Columbia University students heckled a war hero during a town-hall meeting on whether ROTC should be allowed back on campus.
"Racist!" some students yelled at Anthony Maschek, a Columbia freshman and former Army staff sergeant awarded the Purple Heart after being shot 11 times in a firefight in northern Iraq in February 2008. Others hissed and booed the veteran.
Maschek, 28, had bravely stepped up to the mike Tuesday at the meeting to issue an impassioned challenge to fellow students on their perceptions of the military.
"It doesn't matter how you feel about the war. It doesn't matter how you feel about fighting," said Maschek. "There are bad men out there plotting to kill you."
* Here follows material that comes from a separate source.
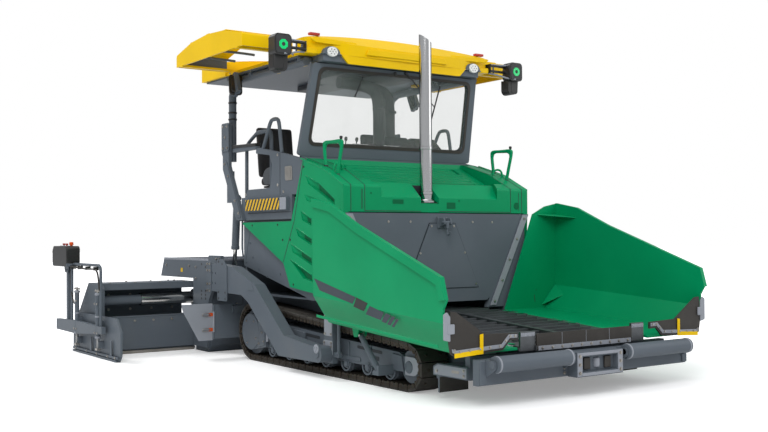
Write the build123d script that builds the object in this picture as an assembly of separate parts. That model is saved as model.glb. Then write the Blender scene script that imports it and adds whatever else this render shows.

Sadly, the way it works, Staff Sergeant Maschek was wounded defending the rights of bad people here to act like dickheads. They're too elite to believe simplisme notions like enemies trying to kill them because they are Americans.
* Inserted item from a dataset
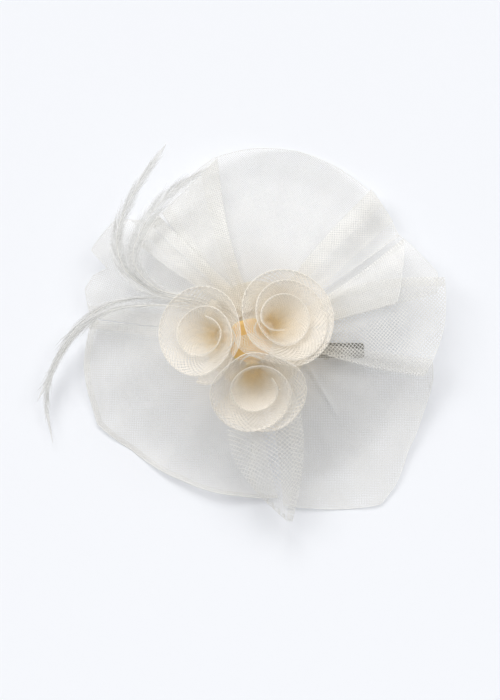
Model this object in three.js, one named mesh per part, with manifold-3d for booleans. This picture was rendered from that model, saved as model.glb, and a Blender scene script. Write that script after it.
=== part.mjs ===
// Bridal fascinator headpiece: pleated crinoline net and three rolled net roses on a felt disc,
// with a leaf, five feathers and a sprung hair clip. Units are millimetres.
// The origin is the centre of the felt's underside. +Z points away from the wearer's head, +X runs
// along the clip towards its finger lever, and +Y points away from the leaf.
// The piece is drawn as it lies on a table, resting on the clip's lever and on the hem of the net.
import * as THREE from 'three';
import { mergeVertices } from 'three/addons/utils/BufferGeometryUtils.js';
import Module from 'manifold-3d';

const wasm = await Module();
wasm.setup();

// ---------- driving dimensions ----------
const GAP = 0.3; // left between pieces that touch
const FELT_R = 26; // stiffened felt disc under the roses
const FELT_T = 2;
const BACKING_R = 24; // thinner disc that covers the stitches
const BACKING_T = 1.2;
const TABLE_Z = -10; // the surface that the headpiece lies on

const NET_T = 0.7; // thickness given to a net sheet
const NET_Z = 4.3; // height of the lowest net where it is gathered
const GATHER_R = 12; // the nets are gathered on this radius
const DROOP_R = 78; // the nets have sunk to their hem height here
const NET_SWELL = 7.5; // how far the nets rise before they droop
const LAYER_STEP = 1; // height between two net layers at the centre
const LAYER_SPREAD = 0.05; // how much that height grows for each millimetre outwards

const CLUSTER_X = -5; // middle of the three roses
const CLUSTER_Y = -3;
const ROSE_Z = 10.6; // foot of the roses
const ROSE_H = 30; // from foot to rim, along the rose's axis
const ROSE_T = 0.6;
const ROSE_FOOT_R = 4.6;
const ROSE_LEAN = 0.55; // share of a rose's distance from the middle that comes from its lean
const ROSE_GAP = 1.4; // left between two roses where they press on each other
const PRESS = 12; // the higher, the sharper the corners of the pressed faces

const CLIP_Y = -7.4;
const CLIP_TIP_X = -7;
const CLIP_END_X = 51;
const CLIP_W = 7.2;
const PLATE_T = 0.8; // spring steel sheet
const EAR_T = 0.6;
const HINGE_X = 33;
const HINGE_Z = -3.6;
const PIN_R = 0.75;
const BORE_R = 0.85;
const JAW_Z = -2.4; // upper face of the lower jaw, below the plate
const LEVER_X = 36;
const LEVER_Z = -7; // upper face of the lever where it starts
const TOOTH_COUNT = 6;
const COIL_R = 1.9; // mean radius of the torsion spring
const WIRE_R = 0.35;
const COIL_TURNS = 3;
const SPRING_LEG = 9;

// Hem heights above the table: [bearing in degrees, lift]. The hem rests where the lift is 0.
const RIM_LIFT = [
  [15, 12], [45, 4], [75, 0], [110, 5], [150, 9], [190, 4], [222, 0], [255, 5], [297, 0], [330, 4],
  [353, 14],
];

// Each net is spread between its gathers and its hem. gather is the bearing at which its first and
// last ruling start, hem its outer edge as [bearing, radius], bow how far its two side edges swing.
const NETS = [
  { name: 'net_top', layer: 0, gather: [25, 127], bow: [0, 0],
    hem: [[40, 85], [51, 87.5], [64, 89.5], [77, 91], [92, 90], [104, 88], [115, 82], [126, 72],
      [134, 70]] },
  { name: 'net_left_wing', layer: 0, gather: [130, 183], bow: [0, 0],
    hem: [[136, 76], [141, 88], [153, 90], [156, 79], [160, 84], [165, 86], [174, 81]] },
  { name: 'net_lower_left', layer: 0, gather: [186, 266], bow: [0, -2],
    hem: [[175, 80], [190, 85], [204, 87], [209, 88.5], [222, 82.5], [242, 79], [264, 78], [277, 79]] },
  { name: 'net_lower_right', layer: 0, gather: [270, 352], bow: [2, 0],
    hem: [[278.5, 83], [288, 88], [298, 95], [306, 101], [313, 98], [322, 91.5], [334, 88],
      [346, 86.5], [352, 84]] },
  { name: 'net_right_under', layer: 0, gather: [2, 22], bow: [0, 0],
    hem: [[13, 88], [19, 91], [26, 87], [36, 83]] },
  { name: 'net_right_wing', layer: 1, gather: [-12, 28], bow: [-2, 7.5],
    hem: [[-12.5, 82], [-6, 85], [2, 88.5], [17, 93]] },
  { name: 'net_upper_left', layer: 1, gather: [102, 142], bow: [3, 0],
    hem: [[103, 87], [109, 82], [118, 77], [128, 74]] },
  { name: 'net_upper_right', layer: 1, gather: [30, 66], bow: [0, 2],
    hem: [[35, 82.5], [43, 85], [52, 88.5]] },
  { name: 'net_right_pleat', layer: 2, gather: [2, 28], bow: [0, -2],
    hem: [[13, 67.5], [24, 75], [33, 83]] },
  { name: 'net_left_petal', layer: 2, gather: [100, 120], bow: [0, 2],
    hem: [[130, 73], [136, 75], [143, 70]] },
];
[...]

I suppose I should be grateful that the end of "don't ask, don't tell" has exposed the lie of anti-war radicals claiming to oppose military ROTC because of the law. I always knew that it was a cheap excuse to justify anti-military views since true outrage would lead the college administrators and students to reject federal aid either appropriated by the Congress that passed the law or the administration that carried out the law. It wasn't a military policy, after all, and civilian control of the military requires the military to obey those laws.
Maschek will do fine. He faced tougher foes in Iraq. More honest ones, too, for that matter, since they never claimed to be anything but his enemies out to get him.
UPDATE: More on those a-hole students. Oh, and while I saw a picture of Maschek in a wheelchair, and he spent two years recovering from wounds, I don't know if he is technically disabled.
Vanguard of the credentialed scum, they are.